_Instructions for the task_
Nothing but the lines from the one with "cad_parts[node].hide_render = cad_parts[node].hide_viewport" to the final line should be returned, each exactly as it appears.

-- begin --

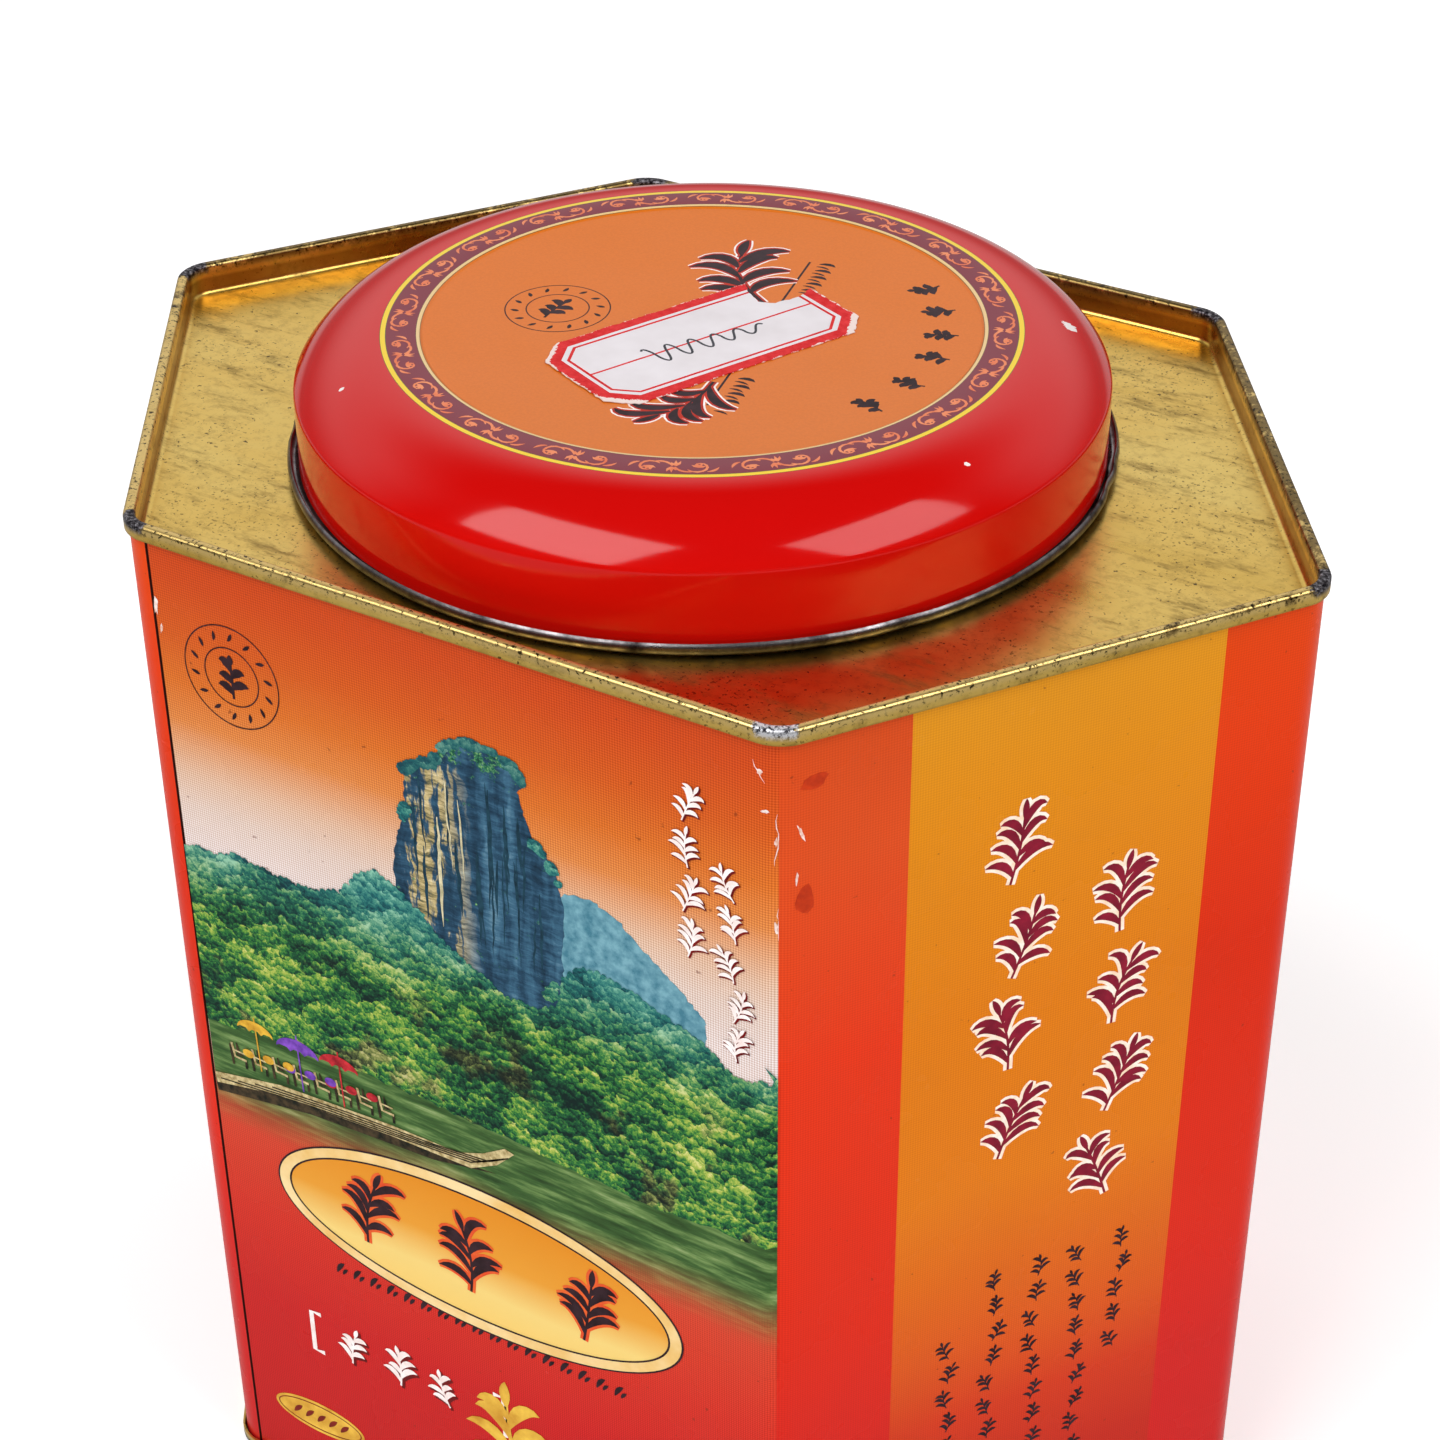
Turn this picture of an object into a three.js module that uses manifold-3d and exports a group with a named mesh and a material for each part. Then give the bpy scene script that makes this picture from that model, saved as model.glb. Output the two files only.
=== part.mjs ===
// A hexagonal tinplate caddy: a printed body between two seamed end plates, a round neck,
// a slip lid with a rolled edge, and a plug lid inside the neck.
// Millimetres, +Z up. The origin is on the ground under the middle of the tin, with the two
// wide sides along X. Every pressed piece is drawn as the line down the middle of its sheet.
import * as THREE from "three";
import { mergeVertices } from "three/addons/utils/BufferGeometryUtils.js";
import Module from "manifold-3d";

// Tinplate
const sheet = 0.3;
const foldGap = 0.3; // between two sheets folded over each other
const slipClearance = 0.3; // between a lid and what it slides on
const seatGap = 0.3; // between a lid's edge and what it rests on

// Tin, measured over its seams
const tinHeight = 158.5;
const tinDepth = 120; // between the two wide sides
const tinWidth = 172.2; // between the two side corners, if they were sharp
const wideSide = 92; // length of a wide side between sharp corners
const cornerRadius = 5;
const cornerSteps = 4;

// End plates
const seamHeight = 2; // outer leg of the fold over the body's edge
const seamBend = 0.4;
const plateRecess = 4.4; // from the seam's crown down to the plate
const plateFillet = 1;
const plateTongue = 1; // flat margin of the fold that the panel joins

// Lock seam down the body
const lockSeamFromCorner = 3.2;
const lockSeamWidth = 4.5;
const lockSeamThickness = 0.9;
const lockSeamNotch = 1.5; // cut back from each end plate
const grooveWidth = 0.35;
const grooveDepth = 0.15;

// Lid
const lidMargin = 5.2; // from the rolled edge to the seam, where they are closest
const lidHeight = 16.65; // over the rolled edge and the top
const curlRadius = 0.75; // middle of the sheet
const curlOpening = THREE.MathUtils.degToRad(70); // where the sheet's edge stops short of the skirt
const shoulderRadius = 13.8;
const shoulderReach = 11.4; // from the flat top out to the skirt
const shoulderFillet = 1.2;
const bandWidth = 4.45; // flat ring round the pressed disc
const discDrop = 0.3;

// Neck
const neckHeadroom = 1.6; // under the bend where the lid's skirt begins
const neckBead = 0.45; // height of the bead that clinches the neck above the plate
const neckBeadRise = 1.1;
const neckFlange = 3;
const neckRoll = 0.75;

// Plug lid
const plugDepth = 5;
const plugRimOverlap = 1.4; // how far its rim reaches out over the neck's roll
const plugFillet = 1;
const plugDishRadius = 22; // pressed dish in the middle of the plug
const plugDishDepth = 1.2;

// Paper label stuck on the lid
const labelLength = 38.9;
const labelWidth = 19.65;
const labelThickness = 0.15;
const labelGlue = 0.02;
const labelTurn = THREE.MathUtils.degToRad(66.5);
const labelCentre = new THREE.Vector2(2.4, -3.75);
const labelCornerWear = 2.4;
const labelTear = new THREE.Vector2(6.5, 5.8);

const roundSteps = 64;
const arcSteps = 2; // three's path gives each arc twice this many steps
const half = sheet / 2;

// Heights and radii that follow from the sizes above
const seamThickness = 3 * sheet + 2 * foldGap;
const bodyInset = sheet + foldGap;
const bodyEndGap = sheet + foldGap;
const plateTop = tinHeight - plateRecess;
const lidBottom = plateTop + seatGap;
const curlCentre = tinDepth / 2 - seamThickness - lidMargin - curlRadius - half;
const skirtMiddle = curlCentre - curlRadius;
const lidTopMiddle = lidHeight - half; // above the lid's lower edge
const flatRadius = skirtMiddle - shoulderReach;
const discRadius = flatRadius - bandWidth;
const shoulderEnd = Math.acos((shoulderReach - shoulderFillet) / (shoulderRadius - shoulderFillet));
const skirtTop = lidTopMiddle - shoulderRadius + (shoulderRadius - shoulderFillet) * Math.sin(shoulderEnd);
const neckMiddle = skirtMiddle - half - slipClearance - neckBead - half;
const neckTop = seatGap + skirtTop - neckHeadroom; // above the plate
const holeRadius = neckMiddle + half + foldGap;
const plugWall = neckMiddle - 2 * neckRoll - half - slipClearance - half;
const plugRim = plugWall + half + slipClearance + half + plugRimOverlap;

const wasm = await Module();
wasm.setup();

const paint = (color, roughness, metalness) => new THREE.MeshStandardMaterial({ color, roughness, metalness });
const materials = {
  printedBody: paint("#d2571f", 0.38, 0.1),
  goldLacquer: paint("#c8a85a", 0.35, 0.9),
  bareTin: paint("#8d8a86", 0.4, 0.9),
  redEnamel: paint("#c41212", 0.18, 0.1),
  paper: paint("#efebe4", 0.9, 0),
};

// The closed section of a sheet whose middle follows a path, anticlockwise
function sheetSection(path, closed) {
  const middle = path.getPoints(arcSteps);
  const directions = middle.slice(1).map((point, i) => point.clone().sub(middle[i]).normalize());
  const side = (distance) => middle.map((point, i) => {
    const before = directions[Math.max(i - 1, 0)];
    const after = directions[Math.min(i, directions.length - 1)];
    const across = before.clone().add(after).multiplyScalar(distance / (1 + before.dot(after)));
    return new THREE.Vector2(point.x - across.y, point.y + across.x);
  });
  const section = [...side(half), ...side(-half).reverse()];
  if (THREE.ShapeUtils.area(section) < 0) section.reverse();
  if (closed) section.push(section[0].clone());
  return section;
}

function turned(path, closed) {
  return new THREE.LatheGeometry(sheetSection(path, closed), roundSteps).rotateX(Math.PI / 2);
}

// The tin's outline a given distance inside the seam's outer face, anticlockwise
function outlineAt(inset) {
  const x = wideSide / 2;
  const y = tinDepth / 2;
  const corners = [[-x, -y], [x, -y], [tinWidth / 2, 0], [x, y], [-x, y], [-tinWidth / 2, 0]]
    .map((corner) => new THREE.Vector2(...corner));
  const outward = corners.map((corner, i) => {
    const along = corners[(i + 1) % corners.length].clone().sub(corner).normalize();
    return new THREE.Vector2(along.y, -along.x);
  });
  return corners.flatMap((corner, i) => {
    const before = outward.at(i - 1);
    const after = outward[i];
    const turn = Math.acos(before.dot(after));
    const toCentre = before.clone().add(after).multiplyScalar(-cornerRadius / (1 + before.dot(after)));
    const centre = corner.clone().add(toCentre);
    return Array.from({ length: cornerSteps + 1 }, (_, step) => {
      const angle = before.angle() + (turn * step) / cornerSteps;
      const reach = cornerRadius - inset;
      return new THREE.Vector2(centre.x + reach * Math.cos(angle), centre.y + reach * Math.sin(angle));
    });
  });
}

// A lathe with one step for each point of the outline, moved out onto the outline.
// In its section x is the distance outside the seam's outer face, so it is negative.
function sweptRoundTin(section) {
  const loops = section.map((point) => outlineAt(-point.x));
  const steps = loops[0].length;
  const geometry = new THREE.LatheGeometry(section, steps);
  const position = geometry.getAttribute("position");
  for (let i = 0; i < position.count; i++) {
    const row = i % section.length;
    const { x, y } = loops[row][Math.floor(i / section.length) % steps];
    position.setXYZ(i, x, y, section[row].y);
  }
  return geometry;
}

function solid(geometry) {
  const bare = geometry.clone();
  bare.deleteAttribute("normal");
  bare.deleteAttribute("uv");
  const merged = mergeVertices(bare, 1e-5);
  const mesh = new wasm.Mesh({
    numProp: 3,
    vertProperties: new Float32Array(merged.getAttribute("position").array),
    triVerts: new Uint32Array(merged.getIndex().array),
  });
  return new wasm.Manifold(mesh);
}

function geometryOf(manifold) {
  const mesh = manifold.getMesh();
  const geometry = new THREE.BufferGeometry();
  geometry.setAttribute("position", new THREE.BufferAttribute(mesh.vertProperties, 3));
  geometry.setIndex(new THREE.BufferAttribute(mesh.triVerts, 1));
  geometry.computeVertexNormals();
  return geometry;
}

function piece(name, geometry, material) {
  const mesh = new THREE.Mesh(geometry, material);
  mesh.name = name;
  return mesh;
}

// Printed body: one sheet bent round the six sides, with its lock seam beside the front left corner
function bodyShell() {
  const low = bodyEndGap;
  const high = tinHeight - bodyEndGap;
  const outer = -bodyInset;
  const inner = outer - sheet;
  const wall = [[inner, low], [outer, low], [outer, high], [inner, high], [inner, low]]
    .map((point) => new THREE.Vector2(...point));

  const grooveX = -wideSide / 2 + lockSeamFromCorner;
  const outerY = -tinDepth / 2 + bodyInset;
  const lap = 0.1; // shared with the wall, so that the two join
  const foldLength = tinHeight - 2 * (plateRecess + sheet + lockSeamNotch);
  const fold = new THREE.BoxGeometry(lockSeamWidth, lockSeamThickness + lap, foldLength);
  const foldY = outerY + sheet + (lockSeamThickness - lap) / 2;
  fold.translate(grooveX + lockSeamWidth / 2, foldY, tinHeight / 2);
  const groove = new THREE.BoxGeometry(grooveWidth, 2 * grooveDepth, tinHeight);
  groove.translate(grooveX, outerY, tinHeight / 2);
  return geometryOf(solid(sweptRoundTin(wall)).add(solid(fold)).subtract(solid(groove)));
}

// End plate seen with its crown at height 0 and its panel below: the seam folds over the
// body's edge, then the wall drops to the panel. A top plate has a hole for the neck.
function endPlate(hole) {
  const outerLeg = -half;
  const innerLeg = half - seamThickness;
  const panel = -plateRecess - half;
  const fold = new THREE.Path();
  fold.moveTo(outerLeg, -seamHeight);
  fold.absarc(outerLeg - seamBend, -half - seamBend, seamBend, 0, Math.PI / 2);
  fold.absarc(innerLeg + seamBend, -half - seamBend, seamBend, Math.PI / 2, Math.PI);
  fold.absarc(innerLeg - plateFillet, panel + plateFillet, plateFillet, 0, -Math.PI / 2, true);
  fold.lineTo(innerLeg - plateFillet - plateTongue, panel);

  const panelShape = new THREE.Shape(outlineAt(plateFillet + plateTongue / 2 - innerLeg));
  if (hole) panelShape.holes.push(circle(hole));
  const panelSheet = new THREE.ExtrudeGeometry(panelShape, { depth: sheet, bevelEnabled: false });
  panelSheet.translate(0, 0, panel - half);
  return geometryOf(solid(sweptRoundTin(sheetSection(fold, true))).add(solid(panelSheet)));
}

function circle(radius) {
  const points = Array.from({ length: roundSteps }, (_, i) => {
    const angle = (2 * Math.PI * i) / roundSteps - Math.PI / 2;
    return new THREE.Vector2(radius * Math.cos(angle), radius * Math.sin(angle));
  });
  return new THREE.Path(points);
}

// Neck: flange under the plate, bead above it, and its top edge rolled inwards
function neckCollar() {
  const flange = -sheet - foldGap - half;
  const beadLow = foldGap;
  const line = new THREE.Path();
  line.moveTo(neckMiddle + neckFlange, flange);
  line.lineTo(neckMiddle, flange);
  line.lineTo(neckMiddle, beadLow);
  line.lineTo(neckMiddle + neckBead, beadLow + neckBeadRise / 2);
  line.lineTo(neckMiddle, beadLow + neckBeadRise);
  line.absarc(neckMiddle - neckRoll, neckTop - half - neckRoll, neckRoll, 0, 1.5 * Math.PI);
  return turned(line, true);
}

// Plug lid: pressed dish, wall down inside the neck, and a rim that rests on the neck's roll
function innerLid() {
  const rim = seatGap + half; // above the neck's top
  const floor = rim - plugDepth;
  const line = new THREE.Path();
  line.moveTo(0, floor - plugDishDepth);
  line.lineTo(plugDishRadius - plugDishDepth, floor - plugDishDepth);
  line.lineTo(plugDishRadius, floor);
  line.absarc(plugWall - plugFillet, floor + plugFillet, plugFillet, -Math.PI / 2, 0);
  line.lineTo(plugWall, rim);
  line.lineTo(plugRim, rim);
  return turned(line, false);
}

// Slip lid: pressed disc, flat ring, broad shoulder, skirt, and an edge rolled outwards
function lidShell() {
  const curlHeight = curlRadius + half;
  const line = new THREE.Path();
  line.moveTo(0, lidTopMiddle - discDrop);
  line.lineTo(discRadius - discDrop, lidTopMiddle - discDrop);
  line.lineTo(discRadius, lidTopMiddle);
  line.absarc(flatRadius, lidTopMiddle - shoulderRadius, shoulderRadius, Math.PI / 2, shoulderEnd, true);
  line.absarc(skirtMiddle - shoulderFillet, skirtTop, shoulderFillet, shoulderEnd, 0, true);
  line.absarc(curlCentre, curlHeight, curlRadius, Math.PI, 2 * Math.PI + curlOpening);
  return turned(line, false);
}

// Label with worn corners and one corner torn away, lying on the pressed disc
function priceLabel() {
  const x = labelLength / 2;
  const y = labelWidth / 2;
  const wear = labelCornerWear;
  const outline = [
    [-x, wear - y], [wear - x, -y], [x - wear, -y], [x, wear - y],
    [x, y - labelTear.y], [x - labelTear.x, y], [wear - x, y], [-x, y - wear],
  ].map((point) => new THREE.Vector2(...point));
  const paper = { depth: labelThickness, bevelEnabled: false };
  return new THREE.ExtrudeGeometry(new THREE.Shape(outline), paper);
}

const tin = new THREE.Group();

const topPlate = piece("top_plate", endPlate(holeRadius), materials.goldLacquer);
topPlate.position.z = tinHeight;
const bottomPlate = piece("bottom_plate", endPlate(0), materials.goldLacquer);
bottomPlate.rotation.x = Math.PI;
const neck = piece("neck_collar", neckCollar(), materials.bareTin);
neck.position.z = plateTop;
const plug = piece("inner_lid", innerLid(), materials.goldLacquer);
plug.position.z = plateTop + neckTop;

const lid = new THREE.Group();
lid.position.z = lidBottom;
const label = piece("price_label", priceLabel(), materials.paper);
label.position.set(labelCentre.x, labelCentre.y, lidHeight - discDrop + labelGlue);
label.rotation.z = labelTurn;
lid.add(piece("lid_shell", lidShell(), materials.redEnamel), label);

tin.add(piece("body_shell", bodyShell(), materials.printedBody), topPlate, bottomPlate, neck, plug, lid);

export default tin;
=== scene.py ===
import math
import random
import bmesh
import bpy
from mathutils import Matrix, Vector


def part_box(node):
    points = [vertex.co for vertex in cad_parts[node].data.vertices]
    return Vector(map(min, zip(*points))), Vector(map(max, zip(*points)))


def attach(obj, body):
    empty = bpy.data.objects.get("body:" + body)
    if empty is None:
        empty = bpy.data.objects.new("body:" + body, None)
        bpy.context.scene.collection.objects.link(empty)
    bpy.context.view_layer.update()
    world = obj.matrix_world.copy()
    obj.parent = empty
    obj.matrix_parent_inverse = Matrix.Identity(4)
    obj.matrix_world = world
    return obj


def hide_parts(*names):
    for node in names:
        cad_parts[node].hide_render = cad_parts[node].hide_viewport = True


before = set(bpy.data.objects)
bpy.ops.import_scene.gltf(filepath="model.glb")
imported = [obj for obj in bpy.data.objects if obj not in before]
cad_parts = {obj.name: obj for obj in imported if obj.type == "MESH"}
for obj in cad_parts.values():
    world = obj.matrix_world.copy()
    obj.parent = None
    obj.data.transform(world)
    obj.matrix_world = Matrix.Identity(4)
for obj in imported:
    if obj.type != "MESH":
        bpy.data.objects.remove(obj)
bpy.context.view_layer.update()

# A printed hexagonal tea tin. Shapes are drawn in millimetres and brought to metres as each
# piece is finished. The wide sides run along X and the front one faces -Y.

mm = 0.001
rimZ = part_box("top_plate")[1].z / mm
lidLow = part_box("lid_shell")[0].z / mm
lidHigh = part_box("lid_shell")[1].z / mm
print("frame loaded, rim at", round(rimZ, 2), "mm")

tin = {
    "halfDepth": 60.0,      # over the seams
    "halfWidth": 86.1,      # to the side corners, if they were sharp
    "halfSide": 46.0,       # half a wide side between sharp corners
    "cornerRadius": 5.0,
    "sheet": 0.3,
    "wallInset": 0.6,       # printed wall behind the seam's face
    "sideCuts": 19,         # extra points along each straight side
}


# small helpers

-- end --

_Output below_
        cad_parts[node].hide_render = cad_parts[node].hide_viewport = True


before = set(bpy.data.objects)
bpy.ops.import_scene.gltf(filepath="model.glb")
imported = [obj for obj in bpy.data.objects if obj not in before]
cad_parts = {obj.name: obj for obj in imported if obj.type == "MESH"}
for obj in cad_parts.values():
    world = obj.matrix_world.copy()
    obj.parent = None
    obj.data.transform(world)
    obj.matrix_world = Matrix.Identity(4)
for obj in imported:
    if obj.type != "MESH":
        bpy.data.objects.remove(obj)
bpy.context.view_layer.update()

# A printed hexagonal tea tin. Shapes are drawn in millimetres and brought to metres as each
# piece is finished. The wide sides run along X and the front one faces -Y.

mm = 0.001
rimZ = part_box("top_plate")[1].z / mm
lidLow = part_box("lid_shell")[0].z / mm
lidHigh = part_box("lid_shell")[1].z / mm
print("frame loaded, rim at", round(rimZ, 2), "mm")

tin = {
    "halfDepth": 60.0,      # over the seams
    "halfWidth": 86.1,      # to the side corners, if they were sharp
    "halfSide": 46.0,       # half a wide side between sharp corners
    "cornerRadius": 5.0,
    "sheet": 0.3,
    "wallInset": 0.6,       # printed wall behind the seam's face
    "sideCuts": 19,         # extra points along each straight side
}


# small helpers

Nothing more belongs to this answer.